* start Raw data *

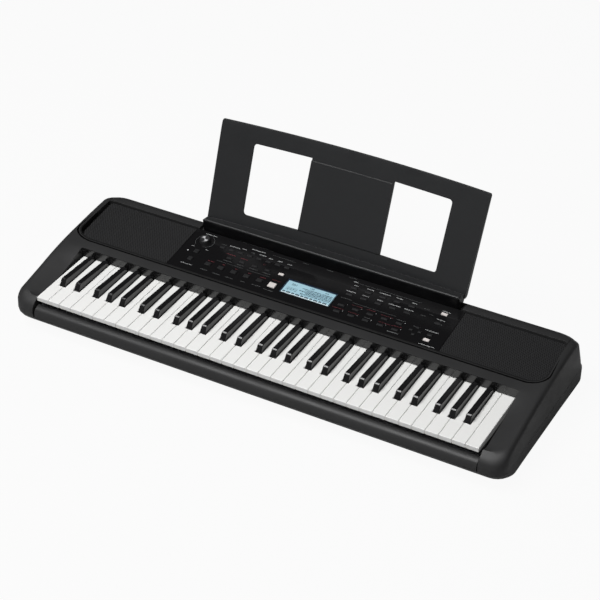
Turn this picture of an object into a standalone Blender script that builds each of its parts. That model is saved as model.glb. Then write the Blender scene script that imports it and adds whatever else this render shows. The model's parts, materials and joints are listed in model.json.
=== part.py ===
"""Arranger keyboard with 61 keys, built as the separate pieces it is made of.

Every size is in millimetres in the keyboard's own datum: X to the player's right, Y away
from the player, Z up. X = 0 is the middle of the keys, Y = 0 the front edge of the white
keys and Z = 0 their top. The datum empty carries all of it to the place where the rubber
feet stand at Z = 0 and the whole object is centred on the origin.
"""

import math

import bmesh
import bpy
from mathutils import Matrix, Vector

MM = 0.001

# Where the datum stands in the world
KEY_TOP_HEIGHT = 74.0
KEY_FRONT_Y = -193.0

# Faces bent by more than this are split
FLAT_ANGLE = math.radians(0.01)

# Clearances
SEAT_GAP = 0.3
KEY_GAP = 1.0

# Case, outside
CASE_HALF = 470.5
PARTING_Z = -40.0
BOTTOM_Z = -71.0
CORNER_STEPS = 6
HOLLOW_CORNER_STEPS = 2
REAR_BLEND = 1.7
CROWN = (
    (-12, -14.0), (2, -8.5), (14, -3.5), (45, 2.6), (76, 8.6), (108, 15.4),
    (140, 20.8), (176, 25.0), (204, 27.2), (236, 30.0), (268, 31.8), (300, 33.0), (360, 33.0),
)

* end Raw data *

● **Short task**:
Set down the material above again, word for word.

● **Expected answer**:
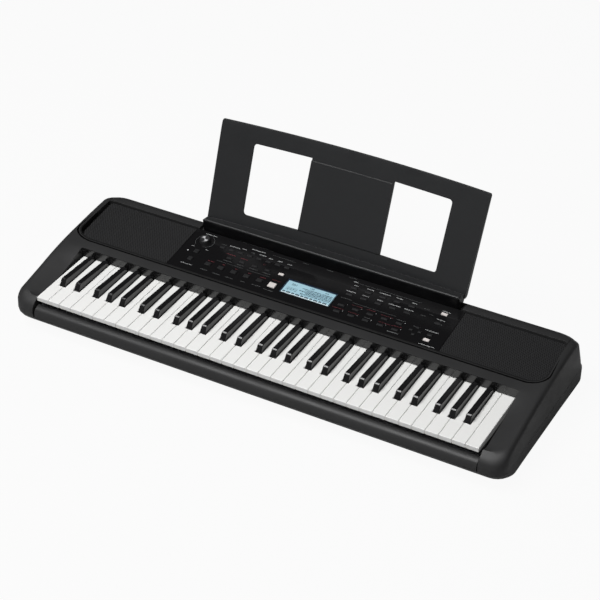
Turn this picture of an object into a standalone Blender script that builds each of its parts. That model is saved as model.glb. Then write the Blender scene script that imports it and adds whatever else this render shows. The model's parts, materials and joints are listed in model.json.
=== part.py ===
"""Arranger keyboard with 61 keys, built as the separate pieces it is made of.

Every size is in millimetres in the keyboard's own datum: X to the player's right, Y away
from the player, Z up. X = 0 is the middle of the keys, Y = 0 the front edge of the white
keys and Z = 0 their top. The datum empty carries all of it to the place where the rubber
feet stand at Z = 0 and the whole object is centred on the origin.
"""

import math

import bmesh
import bpy
from mathutils import Matrix, Vector

MM = 0.001

# Where the datum stands in the world
KEY_TOP_HEIGHT = 74.0
KEY_FRONT_Y = -193.0

# Faces bent by more than this are split
FLAT_ANGLE = math.radians(0.01)

# Clearances
SEAT_GAP = 0.3
KEY_GAP = 1.0

# Case, outside
CASE_HALF = 470.5
PARTING_Z = -40.0
BOTTOM_Z = -71.0
CORNER_STEPS = 6
HOLLOW_CORNER_STEPS = 2
REAR_BLEND = 1.7
CROWN = (
    (-12, -14.0), (2, -8.5), (14, -3.5), (45, 2.6), (76, 8.6), (108, 15.4),
    (140, 20.8), (176, 25.0), (204, 27.2), (236, 30.0), (268, 31.8), (300, 33.0), (360, 33.0),
)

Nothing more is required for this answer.